Structured object records:
# # # # # # #

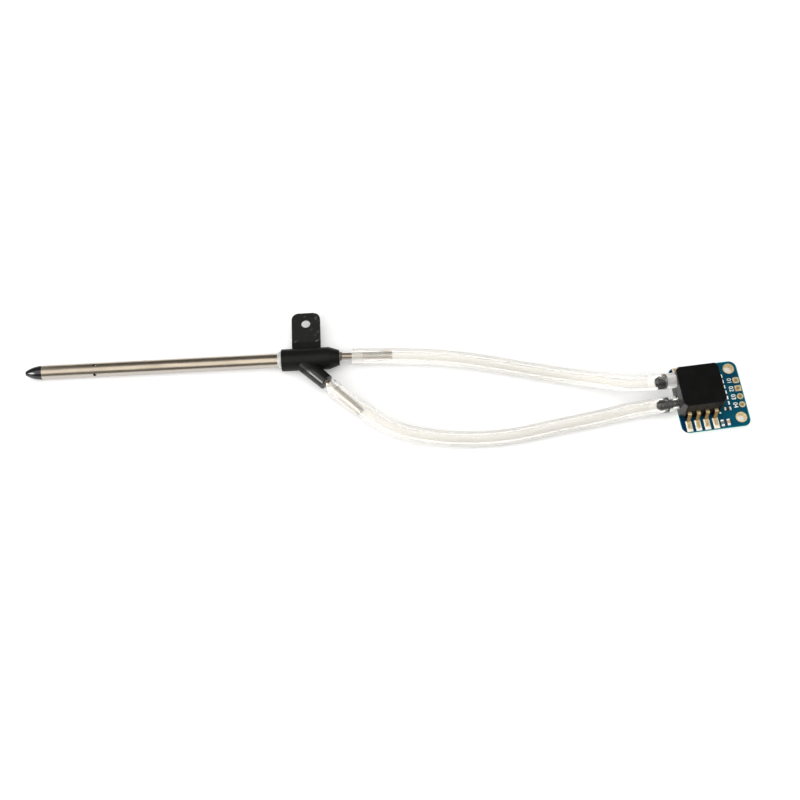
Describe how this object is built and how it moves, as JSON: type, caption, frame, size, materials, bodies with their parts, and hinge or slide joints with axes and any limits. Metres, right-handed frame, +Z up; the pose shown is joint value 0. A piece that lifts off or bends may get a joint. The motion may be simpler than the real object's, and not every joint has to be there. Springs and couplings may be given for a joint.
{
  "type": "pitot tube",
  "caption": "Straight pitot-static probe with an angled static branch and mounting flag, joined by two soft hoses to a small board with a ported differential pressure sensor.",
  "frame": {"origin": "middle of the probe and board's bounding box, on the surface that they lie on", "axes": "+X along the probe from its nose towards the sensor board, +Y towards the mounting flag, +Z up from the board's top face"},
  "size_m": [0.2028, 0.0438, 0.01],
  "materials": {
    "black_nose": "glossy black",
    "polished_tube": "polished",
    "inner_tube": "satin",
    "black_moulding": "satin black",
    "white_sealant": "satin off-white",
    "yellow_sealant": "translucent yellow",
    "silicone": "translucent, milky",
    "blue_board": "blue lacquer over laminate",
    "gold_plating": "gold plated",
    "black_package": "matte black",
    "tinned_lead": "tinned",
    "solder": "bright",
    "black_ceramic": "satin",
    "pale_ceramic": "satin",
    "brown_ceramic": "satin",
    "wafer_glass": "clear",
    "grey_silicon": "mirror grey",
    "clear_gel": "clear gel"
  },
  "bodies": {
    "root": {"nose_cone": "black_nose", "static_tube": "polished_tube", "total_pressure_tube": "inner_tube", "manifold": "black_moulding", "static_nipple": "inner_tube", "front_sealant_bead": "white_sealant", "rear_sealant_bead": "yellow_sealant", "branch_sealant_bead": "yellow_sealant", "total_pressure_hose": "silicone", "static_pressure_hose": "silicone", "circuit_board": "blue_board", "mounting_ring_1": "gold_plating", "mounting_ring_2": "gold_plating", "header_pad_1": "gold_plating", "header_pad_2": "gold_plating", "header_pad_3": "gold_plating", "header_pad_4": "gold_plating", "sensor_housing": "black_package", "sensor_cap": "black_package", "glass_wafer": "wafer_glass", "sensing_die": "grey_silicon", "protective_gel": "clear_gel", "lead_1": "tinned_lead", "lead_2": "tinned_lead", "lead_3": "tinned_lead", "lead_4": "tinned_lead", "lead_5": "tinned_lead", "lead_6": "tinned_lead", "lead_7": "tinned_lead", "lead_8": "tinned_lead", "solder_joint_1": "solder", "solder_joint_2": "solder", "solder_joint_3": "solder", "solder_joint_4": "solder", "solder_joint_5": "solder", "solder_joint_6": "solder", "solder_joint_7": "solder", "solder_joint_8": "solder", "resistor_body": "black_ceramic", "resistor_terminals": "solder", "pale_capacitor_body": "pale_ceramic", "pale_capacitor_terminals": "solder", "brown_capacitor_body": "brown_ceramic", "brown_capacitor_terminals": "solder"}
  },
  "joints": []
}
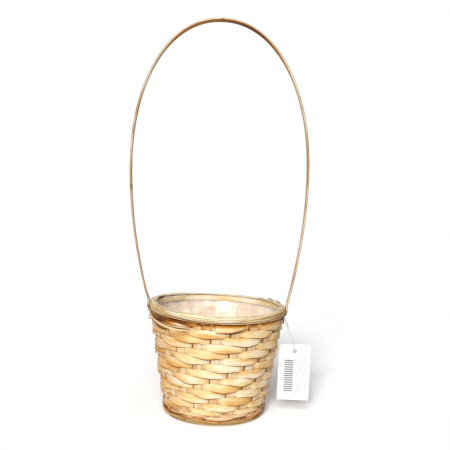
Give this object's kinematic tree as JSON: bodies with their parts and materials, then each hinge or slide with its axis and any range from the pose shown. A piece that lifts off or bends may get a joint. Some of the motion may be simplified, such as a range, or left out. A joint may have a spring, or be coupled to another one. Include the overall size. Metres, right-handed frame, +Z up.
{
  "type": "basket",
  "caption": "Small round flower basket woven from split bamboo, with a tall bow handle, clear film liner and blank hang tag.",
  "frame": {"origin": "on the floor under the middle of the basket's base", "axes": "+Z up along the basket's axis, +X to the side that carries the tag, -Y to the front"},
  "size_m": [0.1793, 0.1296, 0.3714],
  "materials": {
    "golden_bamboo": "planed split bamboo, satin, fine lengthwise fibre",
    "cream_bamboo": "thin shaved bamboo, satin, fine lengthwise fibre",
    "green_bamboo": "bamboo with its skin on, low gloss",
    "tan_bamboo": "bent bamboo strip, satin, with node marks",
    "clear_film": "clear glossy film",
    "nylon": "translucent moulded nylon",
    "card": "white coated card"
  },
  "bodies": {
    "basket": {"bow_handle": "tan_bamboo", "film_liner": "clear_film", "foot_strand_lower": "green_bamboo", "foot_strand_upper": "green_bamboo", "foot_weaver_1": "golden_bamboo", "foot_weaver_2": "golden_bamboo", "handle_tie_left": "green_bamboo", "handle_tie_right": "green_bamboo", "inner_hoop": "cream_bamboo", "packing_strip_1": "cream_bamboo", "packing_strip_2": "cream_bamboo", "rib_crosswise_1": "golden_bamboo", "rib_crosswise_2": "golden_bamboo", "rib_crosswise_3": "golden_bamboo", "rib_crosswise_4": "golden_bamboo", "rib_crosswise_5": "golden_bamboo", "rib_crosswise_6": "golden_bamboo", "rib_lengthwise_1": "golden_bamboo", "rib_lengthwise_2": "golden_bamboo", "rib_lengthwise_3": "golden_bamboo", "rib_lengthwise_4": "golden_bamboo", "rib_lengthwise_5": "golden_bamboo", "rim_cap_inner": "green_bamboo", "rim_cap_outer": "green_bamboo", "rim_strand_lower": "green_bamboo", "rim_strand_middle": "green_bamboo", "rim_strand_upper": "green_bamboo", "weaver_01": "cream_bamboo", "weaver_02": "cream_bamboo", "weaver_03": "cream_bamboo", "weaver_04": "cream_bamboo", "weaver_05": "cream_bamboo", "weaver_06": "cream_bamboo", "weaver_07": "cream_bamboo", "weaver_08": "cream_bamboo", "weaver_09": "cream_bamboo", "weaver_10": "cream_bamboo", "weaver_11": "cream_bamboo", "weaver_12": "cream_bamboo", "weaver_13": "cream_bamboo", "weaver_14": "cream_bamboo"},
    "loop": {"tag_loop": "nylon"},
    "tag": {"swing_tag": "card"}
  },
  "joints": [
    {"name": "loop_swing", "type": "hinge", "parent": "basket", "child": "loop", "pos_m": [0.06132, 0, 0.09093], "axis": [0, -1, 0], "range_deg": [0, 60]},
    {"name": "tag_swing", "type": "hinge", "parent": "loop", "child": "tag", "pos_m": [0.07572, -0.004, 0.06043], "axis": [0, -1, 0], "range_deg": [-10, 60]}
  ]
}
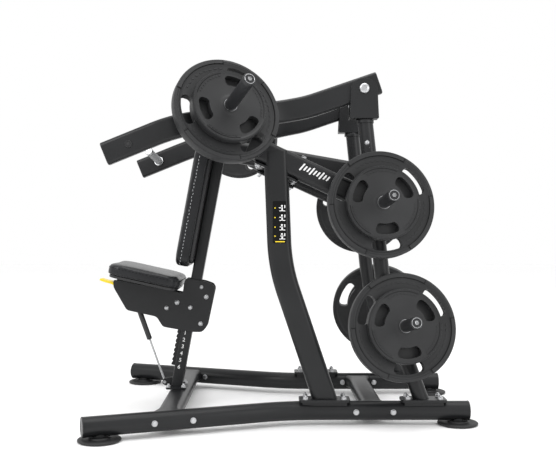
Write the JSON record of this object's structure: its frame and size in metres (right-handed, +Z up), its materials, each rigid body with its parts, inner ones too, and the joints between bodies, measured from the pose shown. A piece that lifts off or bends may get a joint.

# # # # # # #

_GIVEN INSTRUCTION_
All of the lines above must be returned exactly.

_EXERCISE RESULT_
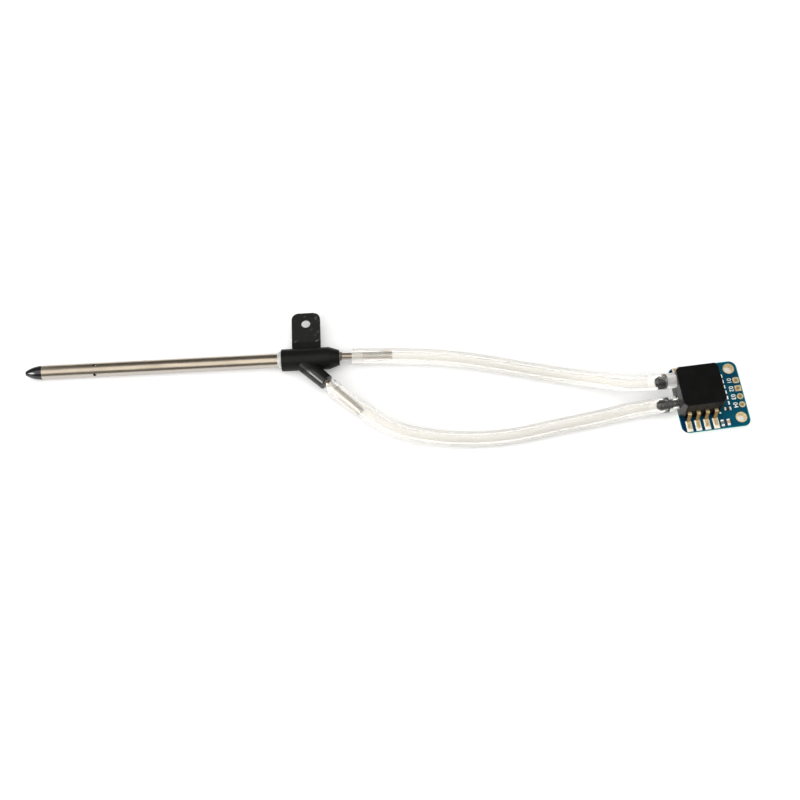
Describe how this object is built and how it moves, as JSON: type, caption, frame, size, materials, bodies with their parts, and hinge or slide joints with axes and any limits. Metres, right-handed frame, +Z up; the pose shown is joint value 0. A piece that lifts off or bends may get a joint. The motion may be simpler than the real object's, and not every joint has to be there. Springs and couplings may be given for a joint.
{
  "type": "pitot tube",
  "caption": "Straight pitot-static probe with an angled static branch and mounting flag, joined by two soft hoses to a small board with a ported differential pressure sensor.",
  "frame": {"origin": "middle of the probe and board's bounding box, on the surface that they lie on", "axes": "+X along the probe from its nose towards the sensor board, +Y towards the mounting flag, +Z up from the board's top face"},
  "size_m": [0.2028, 0.0438, 0.01],
  "materials": {
    "black_nose": "glossy black",
    "polished_tube": "polished",
    "inner_tube": "satin",
    "black_moulding": "satin black",
    "white_sealant": "satin off-white",
    "yellow_sealant": "translucent yellow",
    "silicone": "translucent, milky",
    "blue_board": "blue lacquer over laminate",
    "gold_plating": "gold plated",
    "black_package": "matte black",
    "tinned_lead": "tinned",
    "solder": "bright",
    "black_ceramic": "satin",
    "pale_ceramic": "satin",
    "brown_ceramic": "satin",
    "wafer_glass": "clear",
    "grey_silicon": "mirror grey",
    "clear_gel": "clear gel"
  },
  "bodies": {
    "root": {"nose_cone": "black_nose", "static_tube": "polished_tube", "total_pressure_tube": "inner_tube", "manifold": "black_moulding", "static_nipple": "inner_tube", "front_sealant_bead": "white_sealant", "rear_sealant_bead": "yellow_sealant", "branch_sealant_bead": "yellow_sealant", "total_pressure_hose": "silicone", "static_pressure_hose": "silicone", "circuit_board": "blue_board", "mounting_ring_1": "gold_plating", "mounting_ring_2": "gold_plating", "header_pad_1": "gold_plating", "header_pad_2": "gold_plating", "header_pad_3": "gold_plating", "header_pad_4": "gold_plating", "sensor_housing": "black_package", "sensor_cap": "black_package", "glass_wafer": "wafer_glass", "sensing_die": "grey_silicon", "protective_gel": "clear_gel", "lead_1": "tinned_lead", "lead_2": "tinned_lead", "lead_3": "tinned_lead", "lead_4": "tinned_lead", "lead_5": "tinned_lead", "lead_6": "tinned_lead", "lead_7": "tinned_lead", "lead_8": "tinned_lead", "solder_joint_1": "solder", "solder_joint_2": "solder", "solder_joint_3": "solder", "solder_joint_4": "solder", "solder_joint_5": "solder", "solder_joint_6": "solder", "solder_joint_7": "solder", "solder_joint_8": "solder", "resistor_body": "black_ceramic", "resistor_terminals": "solder", "pale_capacitor_body": "pale_ceramic", "pale_capacitor_terminals": "solder", "brown_capacitor_body": "brown_ceramic", "brown_capacitor_terminals": "solder"}
  },
  "joints": []
}
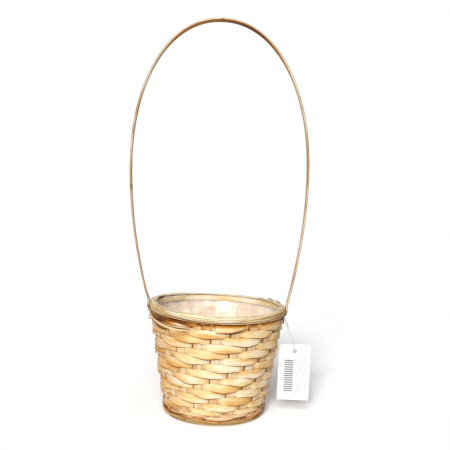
Give this object's kinematic tree as JSON: bodies with their parts and materials, then each hinge or slide with its axis and any range from the pose shown. A piece that lifts off or bends may get a joint. Some of the motion may be simplified, such as a range, or left out. A joint may have a spring, or be coupled to another one. Include the overall size. Metres, right-handed frame, +Z up.
{
  "type": "basket",
  "caption": "Small round flower basket woven from split bamboo, with a tall bow handle, clear film liner and blank hang tag.",
  "frame": {"origin": "on the floor under the middle of the basket's base", "axes": "+Z up along the basket's axis, +X to the side that carries the tag, -Y to the front"},
  "size_m": [0.1793, 0.1296, 0.3714],
  "materials": {
    "golden_bamboo": "planed split bamboo, satin, fine lengthwise fibre",
    "cream_bamboo": "thin shaved bamboo, satin, fine lengthwise fibre",
    "green_bamboo": "bamboo with its skin on, low gloss",
    "tan_bamboo": "bent bamboo strip, satin, with node marks",
    "clear_film": "clear glossy film",
    "nylon": "translucent moulded nylon",
    "card": "white coated card"
  },
  "bodies": {
    "basket": {"bow_handle": "tan_bamboo", "film_liner": "clear_film", "foot_strand_lower": "green_bamboo", "foot_strand_upper": "green_bamboo", "foot_weaver_1": "golden_bamboo", "foot_weaver_2": "golden_bamboo", "handle_tie_left": "green_bamboo", "handle_tie_right": "green_bamboo", "inner_hoop": "cream_bamboo", "packing_strip_1": "cream_bamboo", "packing_strip_2": "cream_bamboo", "rib_crosswise_1": "golden_bamboo", "rib_crosswise_2": "golden_bamboo", "rib_crosswise_3": "golden_bamboo", "rib_crosswise_4": "golden_bamboo", "rib_crosswise_5": "golden_bamboo", "rib_crosswise_6": "golden_bamboo", "rib_lengthwise_1": "golden_bamboo", "rib_lengthwise_2": "golden_bamboo", "rib_lengthwise_3": "golden_bamboo", "rib_lengthwise_4": "golden_bamboo", "rib_lengthwise_5": "golden_bamboo", "rim_cap_inner": "green_bamboo", "rim_cap_outer": "green_bamboo", "rim_strand_lower": "green_bamboo", "rim_strand_middle": "green_bamboo", "rim_strand_upper": "green_bamboo", "weaver_01": "cream_bamboo", "weaver_02": "cream_bamboo", "weaver_03": "cream_bamboo", "weaver_04": "cream_bamboo", "weaver_05": "cream_bamboo", "weaver_06": "cream_bamboo", "weaver_07": "cream_bamboo", "weaver_08": "cream_bamboo", "weaver_09": "cream_bamboo", "weaver_10": "cream_bamboo", "weaver_11": "cream_bamboo", "weaver_12": "cream_bamboo", "weaver_13": "cream_bamboo", "weaver_14": "cream_bamboo"},
    "loop": {"tag_loop": "nylon"},
    "tag": {"swing_tag": "card"}
  },
  "joints": [
    {"name": "loop_swing", "type": "hinge", "parent": "basket", "child": "loop", "pos_m": [0.06132, 0, 0.09093], "axis": [0, -1, 0], "range_deg": [0, 60]},
    {"name": "tag_swing", "type": "hinge", "parent": "loop", "child": "tag", "pos_m": [0.07572, -0.004, 0.06043], "axis": [0, -1, 0], "range_deg": [-10, 60]}
  ]
}
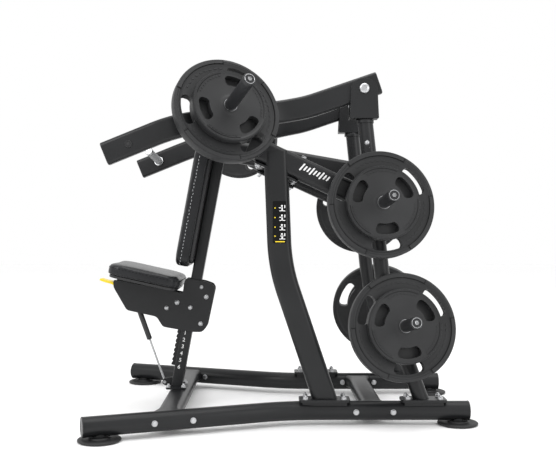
Write the JSON record of this object's structure: its frame and size in metres (right-handed, +Z up), its materials, each rigid body with its parts, inner ones too, and the joints between bodies, measured from the pose shown. A piece that lifts off or bends may get a joint.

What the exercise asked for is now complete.